The revenues shown in the chart above don’t necessarily all come from the platform or revenue model they are linked to – developers use multiple revenue models and multiple platforms. For example, amongst developers who target iOS first the in-app advertising model appears to do much better than for those who target Android. Although iOS advertising rates are higher, this isn’t the primary cause, since very few of our iOS respondents derived most of their revenue from ads. The actual reason is that many of those using ads also used a freemium upgrade model (presumably paying to remove the ads and possibly add features) and derived a significant fraction of their revenue from that also. The same strategy does not appear to work as well on Android. Although not entirely accurate, we’ll refer to revenues by platform and revenue model as a shorthand in the rest of this post because it’s a reasonable approximation in most cases.

Less popular, more people, more revenue

Interpretation caveats aside, one thing that seems clear from this data is: the more popular the revenue model, the less successful the developers using it.
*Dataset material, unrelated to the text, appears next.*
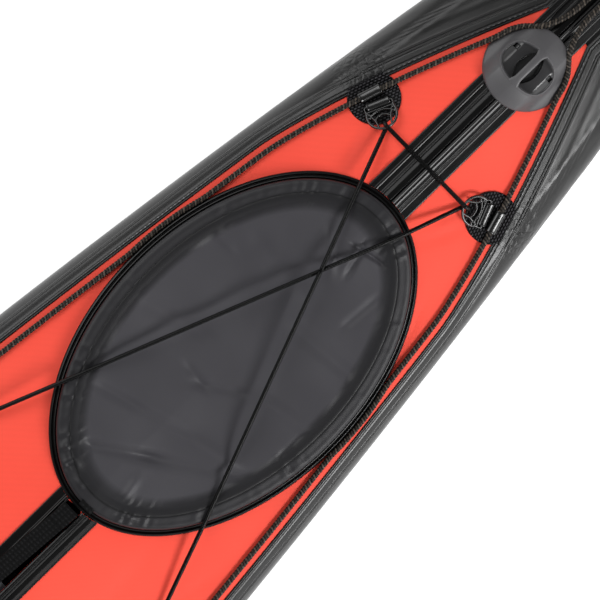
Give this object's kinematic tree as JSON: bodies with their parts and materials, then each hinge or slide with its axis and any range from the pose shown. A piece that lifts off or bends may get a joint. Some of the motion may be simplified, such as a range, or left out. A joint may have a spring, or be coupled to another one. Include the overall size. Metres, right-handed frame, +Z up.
{
  "type": "folding kayak",
  "caption": "Folding kayak: coated fabric skin over a plug-in tube frame with inflatable side tubes, an oval hatch, zipped deck and cockpit.",
  "frame": {"origin": "on the floor under the middle of the boat", "axes": "+X toward the bow, +Y to port, +Z up"},
  "size_m": [5.1, 0.6368, 0.3211],
  "materials": {
    "black_skin": "satin coated",
    "red_skin": "satin coated",
    "grey_cover": "satin coated",
    "rail": "glossy",
    "soft_rubber": "satin",
    "plastic": "fine texture",
    "webbing": "woven",
    "cord": "braided",
    "aluminium": "anodised",
    "air_fabric": "smooth coated",
    "board": "matt",
    "padding": "woven"
  },
  "bodies": {
    "boat": {"hull_skin": "black_skin", "left_deck_panel": "red_skin", "right_deck_panel": "red_skin", "keel_strip": "soft_rubber", "bow_tow_eye": "soft_rubber", "stern_tow_eye": "soft_rubber", "left_air_tube": "air_fabric", "right_air_tube": "air_fabric", "left_air_valve": "plastic", "right_air_valve": "plastic", "fore_closure_left_rail": "rail", "fore_closure_right_rail": "rail", "middle_closure_left_rail": "rail", "middle_closure_right_rail": "rail", "aft_closure_left_rail": "rail", "aft_closure_right_rail": "rail", "hatch_rim": "rail", "tension_strap_front": "webbing", "tension_strap_rear": "webbing", "bow_line_anchor": "webbing", "stern_line_anchor": "webbing", "buckle_socket": "plastic", "cockpit_coaming": "plastic", "fore_left_patch": "webbing", "fore_right_patch": "webbing", "middle_left_patch": "webbing", "middle_right_patch": "webbing", "aft_left_patch": "webbing", "aft_right_patch": "webbing", "fore_left_d_ring": "plastic", "fore_right_d_ring": "plastic", "middle_left_d_ring": "plastic", "middle_right_d_ring": "plastic", "fore_bungee": "cord", "left_safety_line": "cord", "right_safety_line": "cord", "seat_board": "board", "fore_rib": "board", "middle_rib": "board", "aft_rib": "board", "stern_rib": "board", "bow_stem": "board", "stern_stem": "board", "seat_cushion": "padding", "left_foot_rail": "aluminium", "right_foot_rail": "aluminium", "keel_tube": "aluminium", "left_gunwale_tube": "aluminium", "right_gunwale_tube": "aluminium", "left_chine_tube": "aluminium", "right_chine_tube": "aluminium", "fore_ridge_tube": "aluminium", "aft_ridge_tube": "aluminium"},
    "hatch_lid": {"hatch_cover": "grey_cover"},
    "backrest": {"seat_backrest": "padding"},
    "left_pedal": {"left_foot_pedal": "plastic"},
    "right_pedal": {"right_foot_pedal": "plastic"},
    "left_cap": {"left_valve_cap": "plastic"},
    "right_cap": {"right_valve_cap": "plastic"},
    "buckle": {"buckle_plug": "plastic"}
  },
  "joints": [
    {"name": "hatch_lift", "type": "slide", "parent": "boat", "child": "hatch_lid", "axis": [0, 0, 1], "range_m": [0, 0.06], "deforming": ["fore_bungee"]},
    {"name": "backrest_hinge", "type": "hinge", "parent": "boat", "child": "backrest", "pos_m": [-0.342, 0, 0.084], "axis": [0, 1, 0], "range_deg": [-12, 55]},
    {"name": "left_pedal_slide", "type": "slide", "parent": "boat", "child": "left_pedal", "axis": [1, 0, 0], "range_m": [-0.09, 0.09]},
    {"name": "right_pedal_slide", "type": "slide", "parent": "boat", "child": "right_pedal", "axis": [1, 0, 0], "range_m": [-0.09, 0.09]},
    {"name": "left_cap_turn", "type": "hinge", "parent": "boat", "child": "left_cap", "pos_m": [-0.4276, 0.21628, 0.17119], "axis": [0.0587, -0.9489, -0.31], "range_deg": [0, 90]},
    {"name": "right_cap_turn", "type": "hinge", "parent": "boat", "child": "right_cap", "pos_m": [-0.4276, -0.21628, 0.17119], "axis": [-0.0587, -0.9489, 0.31], "range_deg": [0, 90]},
    {"name": "buckle_release", "type": "slide", "parent": "boat", "child": "buckle", "axis": [1, 0, 0], "range_m": [0, 0.03]}
  ]
}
The exception here is contract work, which shows much higher revenues on iOS and lower on Android relative to its popularity. Although there’s some evidence that contract development rates for iOS are slightly higher, the difference is mostly due to where the platforms are most popular with developers. Otherwise, most revenue models show slightly higher mean revenues on Android but significantly lower median revenues. There’s also a link between the average number of people involved in app development in an organisation and the revenue model. More people involved, may signal more complex development for the associated apps. The fact that this is also associated with increased revenue is possibly related to using the extra development complexity (or team size) on a more sophisticated revenue model. It is not the case that more people involved results in higher average revenues per person in general. In fact, there is a very strong peak in mean revenue per person for organisations with 6-10 people involved in development – there are probably some significant efficiency losses above this size.
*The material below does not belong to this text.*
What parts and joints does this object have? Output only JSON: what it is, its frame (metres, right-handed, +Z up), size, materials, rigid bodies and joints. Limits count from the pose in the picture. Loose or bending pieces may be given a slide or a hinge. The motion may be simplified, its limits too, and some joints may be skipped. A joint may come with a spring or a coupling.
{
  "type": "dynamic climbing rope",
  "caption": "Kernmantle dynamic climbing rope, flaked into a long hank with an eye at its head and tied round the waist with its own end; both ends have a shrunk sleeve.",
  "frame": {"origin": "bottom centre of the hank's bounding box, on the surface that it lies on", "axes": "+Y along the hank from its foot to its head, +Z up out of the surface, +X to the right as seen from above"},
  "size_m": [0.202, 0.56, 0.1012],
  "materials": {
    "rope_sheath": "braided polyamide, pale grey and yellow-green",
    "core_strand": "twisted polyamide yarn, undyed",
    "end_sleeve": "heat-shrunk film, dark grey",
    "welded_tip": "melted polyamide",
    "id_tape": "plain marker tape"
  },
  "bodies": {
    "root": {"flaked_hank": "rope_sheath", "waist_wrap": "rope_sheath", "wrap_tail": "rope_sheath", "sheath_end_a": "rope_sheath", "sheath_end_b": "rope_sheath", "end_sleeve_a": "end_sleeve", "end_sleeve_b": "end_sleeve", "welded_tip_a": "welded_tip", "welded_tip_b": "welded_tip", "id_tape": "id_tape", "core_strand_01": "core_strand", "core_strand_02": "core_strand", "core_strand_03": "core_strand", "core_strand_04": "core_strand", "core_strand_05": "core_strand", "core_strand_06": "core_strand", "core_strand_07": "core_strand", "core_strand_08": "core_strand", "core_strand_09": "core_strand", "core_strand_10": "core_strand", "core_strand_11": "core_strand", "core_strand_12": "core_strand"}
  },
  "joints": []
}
The subscriptions gold mine

Across both Android and iOS, subscriptions generate by far the highest mean revenues. Median revenues for subscriptions are also higher than every revenue model except contract development. At the same time, only just over 10% of developers use a subscription model and the average number of people involved is lower than for all but the simplest revenue models. Mean monthly subscription revenues for Android-first developers are 3 times higher than for their iOS-first counterparts. It seems that Android users not paying doesn’t apply to subscriptions. However, median monthly subscription revenues on Android are less than half those on iOS, so there are a smaller number of very big winners with Android-first subscription businesses.
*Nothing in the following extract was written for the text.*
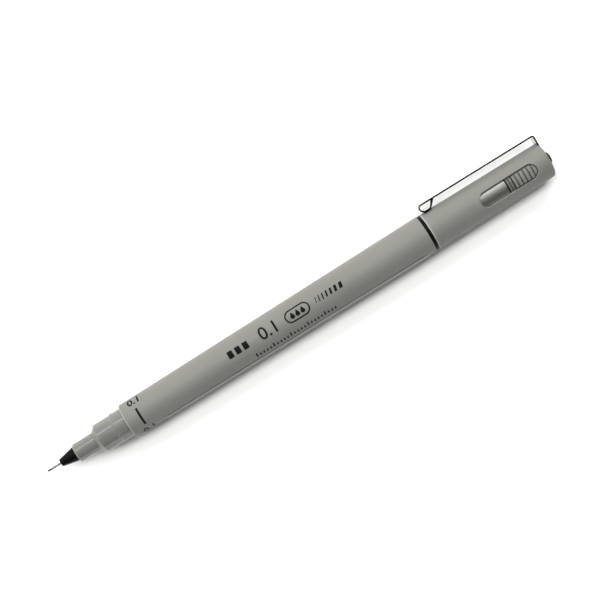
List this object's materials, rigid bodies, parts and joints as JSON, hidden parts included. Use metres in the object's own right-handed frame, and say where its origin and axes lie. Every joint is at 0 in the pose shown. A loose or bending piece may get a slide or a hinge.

Should more developers be trying to build subscription-based businesses? Almost certainly yes, but they’re not for everyone. While 53% of developers using the paid download model and 45% of those using in-app advertising are in 1-person companies, that’s only the case for 20% of subscription businesses. In fact 53% of the subscription businesses in our survey had more than 5 people, not all of which are directly involved in app development. This is because many popular subscriptions include continuously updated content and there’s significantly more work (and cost) involved in providing ongoing content for subscribers. Our survey has also shown that money is not a primary motivator for lots of developers and managing the content side of the business may not be something they’d want to be involved with. For entrepreneurs looking to build successful app businesses, the subscription model is definitely worthy of further investigation.